Random forest error rate depends on: correlation between the trees and strength of single trees. But if you increase the number of features for each split, then it increases the correlation among the trees and increases the strength of single trees. If your trees are not that different then your averaging doesn’t give you as much as improvement as you want. Single trees should be really strong, you want each tree in there to actually learn something. So there is a tradeoff here.

### a. Out Of Bag Error:

Out of bag error is the inbuilt version for computing the test error. It is very nice because you don’t have to put the data set aside in the beginning. You take the boot strap sample, and the boot strap sample covers 60% of the original data points and you have 30 % that you didn’t use. The idea is you can use these 30% as points to estimate the test error. If I make boot strap samples and I end up with 500 of those, that is for each single tree(not for the whole forest), I have my boot strap sample and I have the rest left over training points that didn’t make into my boot strap sample. Those I can use to estimate the test performance for that single tree, again not for the whole forest, just for the single tree. The Idea is you can do that for each single tree and that can give you the overall performance of random forest, because you know how strong the single trees are. Still, I will not count the out of bag error as test error. If you plot them one against another, most of the time you will get a positive, because it is not the true test error.
You can use out of bag error for validation, you can tune the number of trees.

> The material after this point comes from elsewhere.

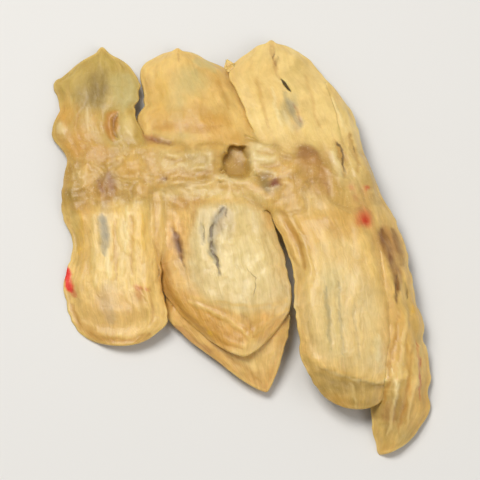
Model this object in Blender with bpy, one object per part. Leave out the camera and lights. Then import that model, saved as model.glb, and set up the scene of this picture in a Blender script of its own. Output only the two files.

You can read Leo Breiman out of bag estimation article to know more about out of bag error.

### b. Variable Importance:

Random forests allow you to compute a heuristic for determining how “important” a feature is in predicting a target. This heuristic measures the change in prediction accuracy, if you take a given feature and permute (scramble) it across the data points in the training set. The more the accuracy drops when the feature is permuted, the more IMPORTANT we can conclude the feature is.

## 5. UnBalanced Classes

Unbalanced classes means you have 8000 class A points and 2000 class B points, your job is to make the classifier understand how important the class B points are. One version to handle unbalanced classes is over sample( keep on sampling till you have 2 data sets that are of same size). Other option is to down sample the majority class. Random forest gives a nice solution for this, that is, you can sub sample for each tree. So that each of the trees are balanced now, in the end the algorithm has seen everything from the majority class.

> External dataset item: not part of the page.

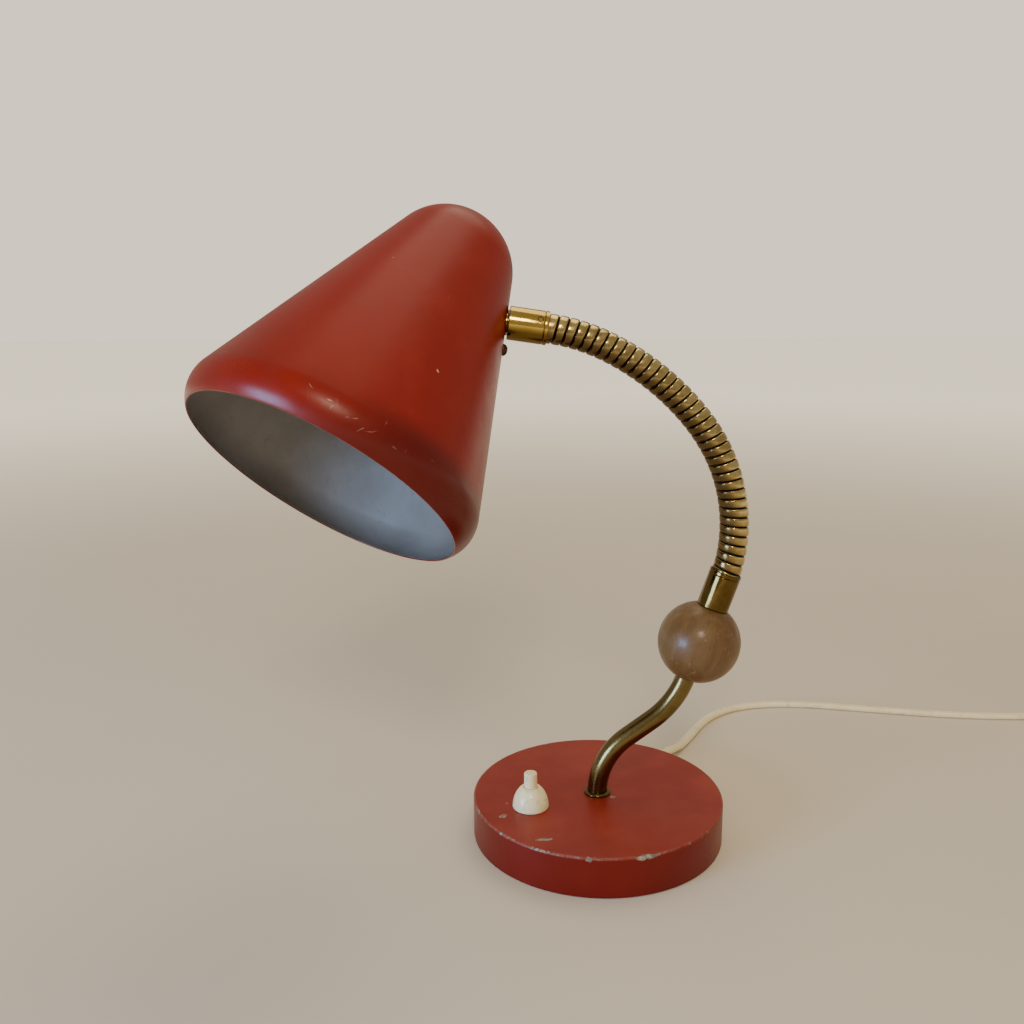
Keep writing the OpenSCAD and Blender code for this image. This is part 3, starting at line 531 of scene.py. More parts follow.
M["button_plastic"] = plastic("button_plastic", (0.97, 0.82, 0.52), (0.90, 0.72, 0.42), (0.28, 0.4), 0.10, (0.45, 0.33, 0.2), 160, coat=0.1)
M["cord_pvc"] = plastic("cord_pvc", (1.0, 0.87, 0.55), (0.95, 0.80, 0.47), (0.36, 0.5), 0.08, (0.45, 0.38, 0.28), 60)
M["lead_cover"] = plastic("lead_cover", (0.55, 0.50, 0.42), (0.46, 0.41, 0.33), (0.45, 0.6), 0, (0.3, 0.24, 0.18), 90)
M["bakelite"] = plastic("bakelite", (0.022, 0.014, 0.011), (0.04, 0.024, 0.018), (0.18, 0.32), 0, (0.09, 0.07, 0.05), 60, coat=0.2)
M["tie_plastic"] = plastic("tie_plastic", (0.02, 0.02, 0.02), (0.035, 0.035, 0.035), (0.4, 0.55), 0, None, 200)


def felt():
    m = Mat("green_felt")
    a = m.noise(90, 4)
    col = m.mix(m.ramp(a, 0.35, 0.7), (0.045, 0.105, 0.06), (0.07, 0.15, 0.085))
    fib = m.noise(1.0, 4, 0.7, m.map((2600, 2600, 2600)))
    return m.set(color=col, rough=0.95, sheen=0.4, normal=m.bump(fib, 0.6, 0.0006))


def wood():
    m = Mat("dark_wood")
    # grain runs along the ball's own axis, nearly upright
    v = m.map((1, 1, 1), rot=(0, math.radians(-18.5), 0))
    x, y, z = m.xyz(v)
    grain = m.noise(1.0, 5, 0.65, m.map((210, 210, 16), src=v), 0.6)
    rings = m.noise(1.0, 3, 0.5, m.map((60, 60, 8), src=v), 1.2)
    col = m.mix(m.ramp(grain, 0.25, 0.75), (0.118, 0.058, 0.016), (0.180, 0.096, 0.032))
    col = m.mix(m.math("MULTIPLY", m.ramp(rings, 0.42, 0.66), 0.35), col, (0.115, 0.055, 0.020))
    pores = m.ramp(m.noise(1.0, 2, 0.6, m.map((900, 900, 90), src=v)), 0.62, 0.70)
    col = m.mix(m.math("MULTIPLY", pores, 0.30), col, (0.045, 0.020, 0.008))
    flecks = m.ramp(m.noise(1.0, 2, 0.5, m.map((520, 520, 150), src=v)), 0.66, 0.72)
    col = m.mix(m.math("MULTIPLY", flecks, 0.45), col, (0.30, 0.20, 0.10))
    rough = m.ramp(m.noise(90, 3), 0.3, 0.7, 0.36, 0.50)
    return m.set(color=col, rough=rough, normal=m.bump(m.math("ADD", grain, m.math("MULTIPLY", pores, -0.6)), 0.03, 0.0003), coat=0.20, coat_rough=0.16, spec=0.35)


def shade_inside():
    m = Mat("shade_inside")
    a = m.noise(30, 4, 0.6)
    # painted shade: the inner paint is made a dark grey rather than its own pale colour
    col = m.mix(m.ramp(a, 0.35, 0.7), (0.235, 0.215, 0.195), (0.190, 0.170, 0.150))
    d = m.ramp(m.noise(260, 4, 0.7), 0.62, 0.70)
    col = m.mix(m.math("MULTIPLY", d, 0.4), col, (0.12, 0.10, 0.08))
    return m.set(color=col, rough=m.ramp(m.noise(90, 3), 0.3, 0.7, 0.40, 0.56), normal=m.bump(m.noise(500, 3), 0.10, 0.0004))


def opal():
    m = Mat("opal_glass")
    a = m.noise(60, 3)
    col = m.mix(m.ramp(a, 0.35, 0.7), (0.86, 0.85, 0.81), (0.80, 0.785, 0.74))
    return m.set(color=col, rough=m.ramp(m.noise(220, 2), 0.3, 0.7, 0.12, 0.22), coat=0.3, sss=0.15, sss_radius=(0.006, 0.006, 0.006), sss_scale=1.0)


M["green_felt"] = felt()
M["dark_wood"] = wood()
M["shade_inside"] = shade_inside()
M["opal_glass"] = opal()


def neck_brass():
    """brass band of the neck: bright crowns, dirt in the grooves, by the depth attribute"""
    m = Mat("neck_brass")
    dep = m.n("ShaderNodeAttribute", attribute_name="crown").outputs["Fac"]
    a = m.noise(120, 4, 0.6)
    col = m.mix(m.ramp(a, 0.3, 0.7), (0.380, 0.280, 0.105), (0.640, 0.500, 0.215))
    # painted shade: the inner side of the neck's curve is darkened
    painted_inner_shade = m.facing((0.62, -0.10, 0.74), 0.55, -0.30)
    col = m.mix(m.math("MULTIPLY", painted_inner_shade, 0.9), col, (0.080, 0.046, 0.016))
    s = m.math("MULTIPLY", m.ramp(m.voronoi(900), 0.12, 0.25, 1, 0), m.ramp(m.noise(170, 3), 0.46, 0.6))
    col = m.mix(m.math("MULTIPLY", s, 0.65), col, (0.085, 0.055, 0.022))
    dirt = m.ramp(dep, 0.40, 0.93, 1.0, 0.0)
    col = m.mix(dirt, col, (0.010, 0.005, 0.0025))
    rough = m.math("ADD", m.ramp(m.noise(500, 3), 0.3, 0.7, 0.15, 0.27), m.math("MULTIPLY", dirt, 0.3))
    return m.set(color=col, metal=m.ramp(dep, 0.2, 0.6, 0.55, 1.0), rough=rough, normal=m.bump(m.noise(1500, 3), 0.08, 0.0003))


M["neck_brass"] = neck_brass()


def give(ob, *mats):
    ob.data.materials.clear()
    for k in mats:
        ob.data.materials.append(M[k])


# ------------------------------------------------------------------ mains cord
CORD_W, CORD_T = 0.006, 0.0038
ROUTE = [(48.8, 78, 8), (53, 84.8, 7.2), (58, 93, 4.8), (63.5, 102, 2.6), (69, 111.5, 1.9), (75, 122, 1.9),
         (81, 133, 1.9), (88, 144, 1.9), (97, 154.5, 1.9), (109, 163.5, 1.9), (123, 169.5, 1.9), (138, 172.5, 1.9),
         (154, 173, 1.9), (170, 171.5, 1.9), (186, 168.5, 1.9), (202, 165, 1.9), (218, 161.5, 1.9), (234, 158, 1.9),
         (250, 155, 1.9), (266, 152.5, 1.9), (282, 150.5, 1.9), (298, 149.2, 1.9), (314, 148.6, 2), (330, 148.4, 2.3)]
COIL = (352.0, 110.0)
TAIL = [(364, 150, 5.8), (375, 146.5, 4.5), (384.5, 140.5, 2.8), (391.5, 132.5, 2), (395.5, 122.5, 1.9),
        (396.8, 112, 1.9), (396.8, 100, 2.3), (396.8, 88, 4.6), (396.8, 76, 7)]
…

## 6. Precision and Recall

Precision or recall is an evaluation metric for classification problem with skewed classes. For many applications you have to control the tradeoff between precision and recall. Consider cancer prediction example(watch coursera machine learning course week 6 video to understand cancer prediction); if you modify your hypothesis (h(x)) to 0.7 to predict cancer confidently, then you end up with a classifier that will have high precision and low recall.  In this case, if a patient has cancer, but you fail to tell them they do not have one. If you set (h(x)) to 0.3, then you have high recall and low precision. Here, your classifier may predict most of them as having cancer. For most of the classifiers there is going to be a tradeoff between precision and recall.
Is there a way to choose threshold automatically? How do you decide which of these thresholds are the best? This is where f score comes in.  F score is the harmonic mean of precision and recall. To understand more about precision and recall, please watch professor Andrew Ngs week 6 system design videos

## 7. Boosting

It is kind of an ensemble method but it does something more than averaging.  You train one classifier, you look at the results and you make correction, and you train two, you look at the results and you make corrections, and you average them with weights. One that performed really well, I want to put lot of weight on that classifier, but if the other one did not perform really well so it actually gets less weight.